The settlement agreement, which still must be approved by U.S. District Judge James Cohn and the federal bankruptcy court, will be carried out by a receiver, Fort Lauderdale attorney Michael I. Goldberg.

“It is truly a phenomenal result in a Ponzi scheme case,” Goldberg said, crediting the “team effort” of federal prosecutors and bankruptcy lawyers over a nine-month negotiation. “It’s a very good day for the victims of Scott Rothstein’s fraud.”

Goldberg said that as the receiver, he already has enough money to pay the general unsecured creditors in full, referring to Rothstein’s investors from Florida, New York, Texas and other states.

That outcome would exceed the ongoing recovery effort of notorious Wall Street Ponzi schemer Bernard Madoff. The Wall Street Journal reported last week that a trustee recovered $9.82 billion of an estimated $17.3 billion in lost principal and has paid out about $5 billion to date.

Goldberg said he has paid out about $130 million so far to Rothstein’s victims with money recovered through the long-running efforts of bankruptcy trustee Herbert Stettin and his team at the Berger Singerman law firm in Fort Lauderdale. They also received tens of millions of dollars in fees for their work.

Goldberg said the additional money from the U.S. attorney’s office will go toward paying classes of creditors with lower-ranking claims.

In 2010, Cohn, the federal judge, sentenced Rothstein to prison for 50 years after he pleaded guilty to racketeering and other charges stemming from his sale of $1.2 billion in fabricated legal settlements to investors. Cohn also ordered the convicted con man to repay $363 million to some 320 victims of his investment racket.

Cohn allowed preferential treatment for about 40 clients of Rothstein's former law firm who received legal services. He noted they were different from the mostly wealthy investors, and should collect the actual money they had left in the Rothstein Rosenfeldt Adler law firm’s bank accounts — about $1.5 million.

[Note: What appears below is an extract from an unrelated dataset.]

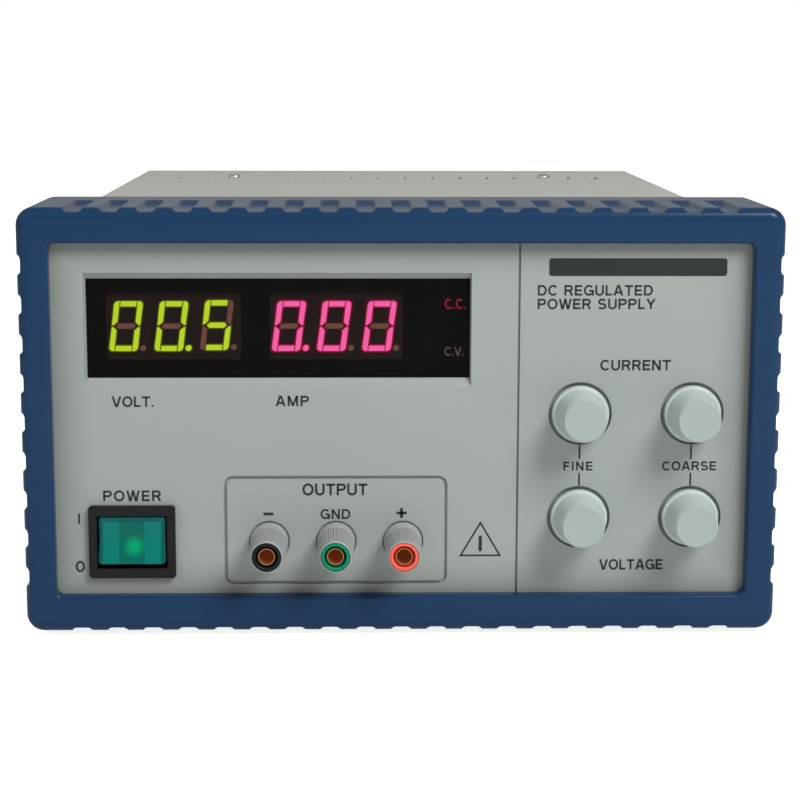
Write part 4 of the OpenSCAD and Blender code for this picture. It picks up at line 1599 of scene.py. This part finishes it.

At the time, prosecutors cautioned the judge that while they had seized about $60 million worth of Rothstein's assets, including his Fort Lauderdale Spanish-style mansion, fleet of Ferraris and other luxury cars, bank accounts, jewelry and watches, there would not be much bounty to distribute to all his victims. After liquidation, they warned there might be an estimated $25 million to $30 million to redistribute to former clients, investors and other creditors.

Assistant U.S. Attorney Lawrence LaVecchio told Cohn at the time that he wished the government had enough money to repay all of Rothstein's victims in full, but “practical realities” intervened.

“It's a very limited pot,” said LaVecchio, who has worked on the sprawling case with prosecutors Jeffrey Kaplan and Paul Schwartz, as well as FBI and Internal Revenue Service agents.

Although the prosecutor’s assessment was accurate at the time, Rothstein’s investment victims eventually benefited from the aggressive legal actions taken by the bankruptcy trustee’s team and other civil lawyers. They have won settlements and damages totaling hundreds of millions of dollars from TD Bank and Gibraltar, where Rothstein held trust accounts for his clients and investors.

That money, the bulk of the repayment, will continue to come in, along with “claw-back” funds from other investors who wound up profiting in the scheme.

Rothstein, who has testified in both civil and criminal proceedings, has left a wake of destruction. His 70-attorney law firm fell after the collapse of his Ponzi scheme in October 2009. Also, about 25 other defendants, including fellow partners Stuart Rosenfeldt and Russell Adler, have been convicted on fraud, money laundering or other charges.